McKee notes that “if we can figure out where the viable sectors are, in relation to the geography of distribution channels, in terms of worker skill levels, in terms of intellectual resources, there are definitely possibilities for manufacturing. These aren’t going to be mass production plants that employs thousands of workers–they’re going to be either advanced manufacturing that does high value-added work, or possibly very specialized production that has a very defined market niche. And it will be very competitive to get and keep those firms in Philly.”
For years, starting in the 1950s, Philadelphia, well ahead of its peer cities, sought a proactive approach to reversing deindustrialization. City officials beginning with the administration of Joseph Clark created agencies–chief among them PIDC–land use policies, and initiative aimed at retaining and growing the city’s industrial sector, which had begun to significantly retract in the post World War II period. “The reason Philadelphia still has as many manufacturing jobs as we do is because there were actually some good decisions made in the 1950s-1970s (and beyond), even though we don’t usually think of that as a period of great leadership in the city,” says McKee, who believes Philadelphia officials in that period just weren’t aggressive enough.
Moreover, they failed to connect anti-poverty work with economic development. What’s exciting about yesterday’s announcements, according to McKee, is that “these are two parts of the same problem, and each group needs to see the other’s needs and perspectives.”
Some scholars say that the deindustrialization of that period extending into the 1970s was essentially intractable and no initiative at the local level, no matter how far-reaching, would have mattered. The old cities that ultimately fared best in the late 20th century, New York and Boston, did so because they invested in new economic sectors and education instead of industrial parks and that Philadelphia was held back by its continued industrial focus.
Those behind the Mayor’s new task force are likely to say that the present initiative is meant to exploit going economic and demographic trends not counter them, as City policy of the 1950s-1980s did. McKee imagines that “if you can start to develop cohort of such companies, you can start to build a culture and an environment where they feed off of each other in a good way. Even if none of them employ more than a few dozen people, the cumulative effect can be meaningful. And the secondary effects of manufacturing on suppliers, service providers, and even things like restaurants and real estate can be profound as well.”
And yet, local economic development and anti-poverty approaches are caught in a system of state and federal economic and fiscal policy over which they have little control. These factors threaten to marginalize the potential impacts of the new initiatives.

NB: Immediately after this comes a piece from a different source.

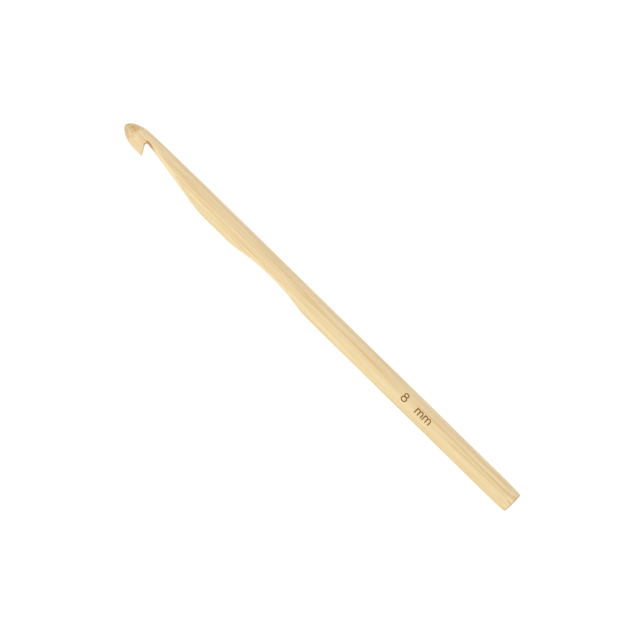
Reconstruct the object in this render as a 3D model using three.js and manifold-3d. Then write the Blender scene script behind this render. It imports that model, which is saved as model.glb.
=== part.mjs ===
// A bamboo crochet hook, 8 mm thick and 177 mm long, lying on its side.
//
// Frame: millimetres, +Z up. The hook lies along X with its nose towards -X and its butt towards +X,
// its mouth and thumb rest face -Y, and its straight spine is at +Y. The origin is under the middle of
// the hook, on the surface that it lies on.
//
// The hook is made the way the real one is: a round blank is turned about its long axis, then the
// mouth with its tapered throat, and the thumb rest, are cut from one side of it. The round section
// is held as flats, wide enough for the hook to lie still on one of them.

import * as THREE from 'three';
import { mergeVertices } from 'three/addons/utils/BufferGeometryUtils.js';
import Module from 'manifold-3d';

// Driving dimensions. Stations along the hook are measured from the tip of its nose.
const LENGTH = 177;
const DIAMETER = 8;
const SIDES = 16;

// Nose: a dome whose half-width follows a superellipse, then a slow swell up to the full diameter.
const NOSE_LENGTH = 8;
const NOSE_RADIUS = 3.86;
const NOSE_WIDTH_POWER = 1.7;
const NOSE_STEPS = 14;
const SWELL_END = 36;
const SWELL_STEPS = 6;

// Butt: the last stretch narrows on a long arc and ends in a rounded edge round a flat face.
const BUTT_TAPER_START = 169.5;
const BUTT_TAPER_RADIUS = 100;
const BUTT_TAPER_STEPS = 4;
const BUTT_EDGE_RADIUS = 0.6;
const BUTT_EDGE_STEPS = 4;

// Mouth: an undercut barb face, a round throat, a straight tapered shank and an arc back to the round shaft.
const BARB_TIP_AT = 11.03;
const BARB_FACE_LEAN = THREE.MathUtils.degToRad(29.3);
const RELIEF_LEAN = THREE.MathUtils.degToRad(41);
const THROAT_RADIUS = 0.75;
const THROAT_TOP = 0.47;
const THROAT_STEPS = 12;
const SHANK_LEAN = THREE.MathUtils.degToRad(9.5);
const SHANK_ARC_END = 40.3;
const SHANK_ARC_STEPS = 8;

// Thumb rest: a shallow hollow, one concave arc between two convex ones.
const REST_CENTRE = 68.5;
const REST_HALF_LENGTH = 19.8;
const REST_DEPTH = 1.55;
const REST_HOLLOW_SHARE = 0.63;
const REST_HOLLOW_STEPS = 10;
const REST_SHOULDER_STEPS = 4;

// Crown: the throat's relief, the shank and the thumb rest are cut deeper towards the two sides of the
// hook, on a quarter ellipse that starts at its middle plane.
const CROWN_DEPTH = 1.7;
const CROWN_HALF_WIDTH = 4.2;
const CROWN_STEPS = 5;
const CROWN_LAND = 0.2;

// How far a cutter reaches past the wood, so that it leaves no skin behind.
const CUTTER_REACH = 3;

// Corners nearer to each other than this are one corner of a solid.
const MERGE_DISTANCE = 1e-5;

const RADIUS = DIAMETER / 2;

const wasm = await Module();
wasm.setup();

/** Half-width of the nose at a distance from its tip. */
function noseRadius(distance) {
  const fromShoulder = 1 - distance / NOSE_LENGTH;
  return NOSE_RADIUS * (1 - fromShoulder ** 2) ** (1 / NOSE_WIDTH_POWER);
}

/** Half-profile of the turned blank: x is the radius and y the station, from the nose to the butt. */
function blankProfile() {
  const profile = [new THREE.Vector2(0, 0)];
  for (let i = 1; i <= NOSE_STEPS; i++) {
    const station = NOSE_LENGTH * (i / NOSE_STEPS) ** 2;
    profile.push(new THREE.Vector2(noseRadius(station), station));
  }
  for (let i = 1; i <= SWELL_STEPS; i++) {
    const station = THREE.MathUtils.lerp(NOSE_LENGTH, SWELL_END, i / SWELL_STEPS);
    const swell = THREE.MathUtils.smoothstep(station, NOSE_LENGTH, SWELL_END);
    profile.push(new THREE.Vector2(THREE.MathUtils.lerp(NOSE_RADIUS, RADIUS, swell), station));
  }
  const edgeStart = LENGTH - BUTT_EDGE_RADIUS;
  let edgeTop = RADIUS;
  for (let i = 0; i <= BUTT_TAPER_STEPS; i++) {
    const station = THREE.MathUtils.lerp(BUTT_TAPER_START, edgeStart, i / BUTT_TAPER_STEPS);
    edgeTop = RADIUS - (station - BUTT_TAPER_START) ** 2 / (2 * BUTT_TAPER_RADIUS);
    profile.push(new THREE.Vector2(edgeTop, station));
  }
  for (let i = 1; i <= BUTT_EDGE_STEPS; i++) {
    const turn = (i / BUTT_EDGE_STEPS) * (Math.PI / 2);
    const radius = edgeTop - BUTT_EDGE_RADIUS * (1 - Math.cos(turn));
    profile.push(new THREE.Vector2(radius, edgeStart + BUTT_EDGE_RADIUS * Math.sin(turn)));
  }
  profile.push(new THREE.Vector2(0, LENGTH));
  return profile;
}

/** The turned blank along +X, its section a polygon with one flat underneath and one at each side. */
function blankGeometry() {
  const flatToCorner = 1 / Math.cos(Math.PI / SIDES);
  const profile = blankProfile().map((p) => new THREE.Vector2(p.x * flatToCorner, p.y));
  const geometry = new THREE.LatheGeometry(profile, SIDES, Math.PI / SIDES);
  return geometry.rotateZ(-Math.PI / 2);
}

/** Unit vector up a face that leans back from upright towards the nose. */
function upFace(lean) {
  return new THREE.Vector2(-Math.sin(lean), Math.cos(lean));
}

/** Centre of the round throat: one radius off the barb face, and one radius below the throat's top. */
function throatCentre() {
  const up = upFace(BARB_FACE_LEAN);
  const y = THROAT_TOP - THROAT_RADIUS;
  const climb = (y + RADIUS + up.x * THROAT_RADIUS) / up.y;
  return new THREE.Vector2(BARB_TIP_AT + up.x * climb + up.y * THROAT_RADIUS, y);
}

/** The shank's cut edge: an arc that is tangent to its straight taper and to the underside of the shaft. */
function shankEdge() {
  const centre = throatCentre();
  const lineX = centre.x + THROAT_RADIUS * Math.sin(SHANK_LEAN);
  const lineY = centre.y + THROAT_RADIUS * Math.cos(SHANK_LEAN);
  const corner = lineX + (lineY + RADIUS) / Math.tan(SHANK_LEAN);
  const arcRadius = (SHANK_ARC_END - corner) / Math.tan(SHANK_LEAN / 2);
  const points = [];
  for (let i = 0; i <= SHANK_ARC_STEPS; i++) {
    const turn = SHANK_LEAN * (1 - i / SHANK_ARC_STEPS);
    const x = SHANK_ARC_END - arcRadius * Math.sin(turn);
    points.push(new THREE.Vector2(x, -RADIUS + arcRadius * (1 - Math.cos(turn))));
  }
  return points;
}

/** Outline of the mouth: up the barb face, round the throat, down the shank, out below. */
function mouthShape() {
  const below = -RADIUS - CUTTER_REACH;
  const up = upFace(BARB_FACE_LEAN);
  const centre = throatCentre();
  const faceTop = new THREE.Vector2(centre.x - up.y * THROAT_RADIUS, centre.y + up.x * THROAT_RADIUS);
  const shape = new THREE.Shape();
  shape.moveTo(faceTop.x + (up.x * (below - faceTop.y)) / up.y, below);
  shape.lineTo(faceTop.x, faceTop.y);
  for (let i = 1; i <= THROAT_STEPS; i++) {
    const turn = THREE.MathUtils.lerp(Math.PI + BARB_FACE_LEAN, Math.PI / 2 - SHANK_LEAN, i / THROAT_STEPS);
    shape.lineTo(centre.x + THROAT_RADIUS * Math.cos(turn), centre.y + THROAT_RADIUS * Math.sin(turn));
  }
  for (const point of shankEdge()) {
    shape.lineTo(point.x, point.y);
  }
  shape.lineTo(SHANK_ARC_END, below);
  return shape;
}

/** Outline of the throat's relief: a leaning end that meets the shank's edge at the top of the throat. */
function reliefShape() {
  const below = -RADIUS - CUTTER_REACH;
  const topX = throatCentre().x;
  const shape = new THREE.Shape();
  shape.moveTo(topX + (THROAT_TOP - below) * Math.tan(RELIEF_LEAN), below);
  shape.lineTo(topX, THROAT_TOP);
  for (const point of shankEdge()) {
    shape.lineTo(point.x, point.y);
  }
  shape.lineTo(SHANK_ARC_END, below);
  return shape;
}

/** Depth of the thumb rest at a distance from its centre: concave in the middle, convex shoulders. */
function restDepth(distance) {
  const hollowRadius = (REST_HOLLOW_SHARE * REST_HALF_LENGTH ** 2) / (2 * REST_DEPTH);
  const shoulderRadius = ((1 - REST_HOLLOW_SHARE) * REST_HALF_LENGTH ** 2) / (2 * REST_DEPTH);
  if (distance <= REST_HOLLOW_SHARE * REST_HALF_LENGTH) {
    return REST_DEPTH - distance ** 2 / (2 * hollowRadius);
  }
  return (REST_HALF_LENGTH - distance) ** 2 / (2 * shoulderRadius);
}

/** Outline of the thumb rest, from its nose end to its butt end and back below the shaft. */
function restShape() {
  const hollowHalf = REST_HOLLOW_SHARE * REST_HALF_LENGTH;
  const stops = [];
  for (let i = 0; i < REST_SHOULDER_STEPS; i++) {
    stops.push(THREE.MathUtils.lerp(-REST_HALF_LENGTH, -hollowHalf, i / REST_SHOULDER_STEPS));
  }
  for (let i = 0; i <= REST_HOLLOW_STEPS; i++) {
    stops.push(THREE.MathUtils.lerp(-hollowHalf, hollowHalf, i / REST_HOLLOW_STEPS));
  }
  for (let i = 1; i <= REST_SHOULDER_STEPS; i++) {
    stops.push(THREE.MathUtils.lerp(hollowHalf, REST_HALF_LENGTH, i / REST_SHOULDER_STEPS));
  }
  const below = -RADIUS - CUTTER_REACH;
  const shape = new THREE.Shape();
  shape.moveTo(REST_CENTRE - REST_HALF_LENGTH, below);
  for (const stop of stops) {
    shape.lineTo(REST_CENTRE + stop, -RADIUS + restDepth(Math.abs(stop)));
  }
  shape.lineTo(REST_CENTRE + REST_HALF_LENGTH, below);
  return shape;
}

/** A straight cutter through the whole thickness of the hook. */
function straightCutter(shape) {
  const depth = DIAMETER + 2 * CUTTER_REACH;
  const geometry = new THREE.ExtrudeGeometry(shape, { depth, bevelEnabled: false });
  return geometry.translate(0, 0, -depth / 2);
}

/** A cutter that has its plain outline in the middle plane and grows towards both sides of the hook. */
function crownedCutter(shape) {
  const geometry = new THREE.ExtrudeGeometry(shape, {
    depth: CROWN_LAND,
    bevelThickness: CROWN_HALF_WIDTH - CROWN_LAND / 2,
    bevelSize: -CROWN_DEPTH,
    bevelOffset: CROWN_DEPTH,
    bevelSegments: CROWN_STEPS,
  });
  return geometry.translate(0, 0, -CROWN_LAND / 2);
}

/** A manifold solid from a closed geometry. */
function toSolid(geometry) {
  const bare = geometry.clone();
  bare.deleteAttribute('normal');
  bare.deleteAttribute('uv');
  const merged = mergeVertices(bare, MERGE_DISTANCE);
  const index = merged.index.array;
  const triangles = [];
  for (let i = 0; i < index.length; i += 3) {
    const [a, b, c] = [index[i], index[i + 1], index[i + 2]];
    if (a !== b && b !== c && c !== a) {
      triangles.push(a, b, c);
    }
  }
  const mesh = new wasm.Mesh({
    numProp: 3,
    vertProperties: new Float32Array(merged.attributes.position.array),
    triVerts: new Uint32Array(triangles),
  });
  return new wasm.Manifold(mesh);
}

/** A three.js geometry from a manifold solid. */
function toGeometry(solid) {
  const mesh = solid.getMesh();
  const geometry = new THREE.BufferGeometry();
  geometry.setAttribute('position', new THREE.BufferAttribute(mesh.vertProperties, 3));
  geometry.setIndex(new THREE.BufferAttribute(mesh.triVerts, 1));
  geometry.computeVertexNormals();
  return geometry;
}

const bamboo = new THREE.MeshStandardMaterial({ color: 0xecd6a5, roughness: 0.55, metalness: 0 });

const blank = toSolid(blankGeometry());
const mouth = toSolid(straightCutter(mouthShape()));
const throatRelief = toSolid(crownedCutter(reliefShape()));
const thumbRest = toSolid(crownedCutter(restShape()));
const carved = blank.subtract(mouth).subtract(throatRelief).subtract(thumbRest);

const hookBody = new THREE.Mesh(toGeometry(carved), bamboo);
hookBody.name = 'hook_body';
hookBody.position.set(-LENGTH / 2, 0, RADIUS);

const crochetHook = new THREE.Group();
crochetHook.add(hookBody);

export default crochetHook;
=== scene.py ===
"""A bamboo crochet hook lying on a pale surface, seen from straight above.

The hook is one carved rod. Its surface is a single loft: each ring lies in a plane through one point
of the cut side and one point of the round side, and is found by casting rays onto the solid that is
left when the mouth and the thumb rest are taken out of a turned blank. Lengths are in millimetres in
the hook's own terms: station x from the tip of the nose, height y from the middle of the shaft
towards the spine, and z from the middle of the shaft upwards.
"""

import math

import bpy
import numpy as np
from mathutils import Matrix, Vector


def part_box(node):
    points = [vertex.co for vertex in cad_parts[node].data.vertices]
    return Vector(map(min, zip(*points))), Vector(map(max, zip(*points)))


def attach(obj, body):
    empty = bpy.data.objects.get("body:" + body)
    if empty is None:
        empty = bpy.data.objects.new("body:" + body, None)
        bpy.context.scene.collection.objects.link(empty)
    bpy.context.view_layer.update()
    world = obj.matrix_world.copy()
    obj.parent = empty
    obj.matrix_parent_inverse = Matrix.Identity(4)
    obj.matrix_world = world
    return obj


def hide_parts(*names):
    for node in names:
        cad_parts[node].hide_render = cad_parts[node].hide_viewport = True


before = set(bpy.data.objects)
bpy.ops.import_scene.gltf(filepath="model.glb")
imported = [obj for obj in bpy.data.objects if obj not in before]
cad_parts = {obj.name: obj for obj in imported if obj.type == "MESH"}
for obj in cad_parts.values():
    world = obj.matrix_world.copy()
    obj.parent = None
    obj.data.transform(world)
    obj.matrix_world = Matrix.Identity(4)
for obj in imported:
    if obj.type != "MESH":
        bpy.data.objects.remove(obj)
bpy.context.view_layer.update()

MM = 0.001
BODY = "root"
NODE = "hook_body"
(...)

Philadelphia is a poor city with a high tax burden and a difficult bureaucracy that business investors find repulsive. But to try to lighten that burden in a way that business would find meaningful would mean significantly reducing the support services for the poor that are barely now sufficient and regular services–like libraries and the fire department and parks and rec–for everyone. And anyway, much of the tax burden on businesses in Philadelphia comes from the state of Pennsylvania, which has one of highest corporate tax rates in the nation. That combined with state economic development policy focused on resource extraction for the short term benefit of rural counties leaves Philadelphia and the region, still the economic engine of Pennsylvania, out in the cold.
McKee says Philadelphia needs Pennsylvania as a strong partner in order to make industrial development a real success.
But let’s say Philadelphia, as certain observers have been advocating for years, radically reduces its business tax and regulatory load. Poverty and its impacts will rise even more as City Hall struggles to pay its bills. In the market fundamentalist’s dream, the city goes through a period of instability and pain but the adjustment makes the city attractive to business in the short term and jobs get created, leading to economic revival.
Such a scenario is impossible because it would be morally and politically untenable–unless the federal government, which can impact macroeconomic policy, created a truly progressive tax code, and used the higher taxes to invest in education, worker training, day care, welfare, and infrastructure. In that dream, Philadelphia could risk lowering its tax burden because the federal government would be effectively leveling the economic playing field.
Significant enough change at the state and federal level is unlikely, however, and so Philadelphia remains stuck. What can it do? Yes, rightly exploit every opportunity to create jobs and give people a sense of opportunity and hope–and as McKee says, coordinate the approach to maximum impact.
Beyond that, particularly without a strong partner in Harrisburg, City Hall can only really do one thing: build–build for Philadelphians today, build to attract the Philadelphians of tomorrow. How and what and where we build is in our control; it’s in fact our only powerful lever for the future.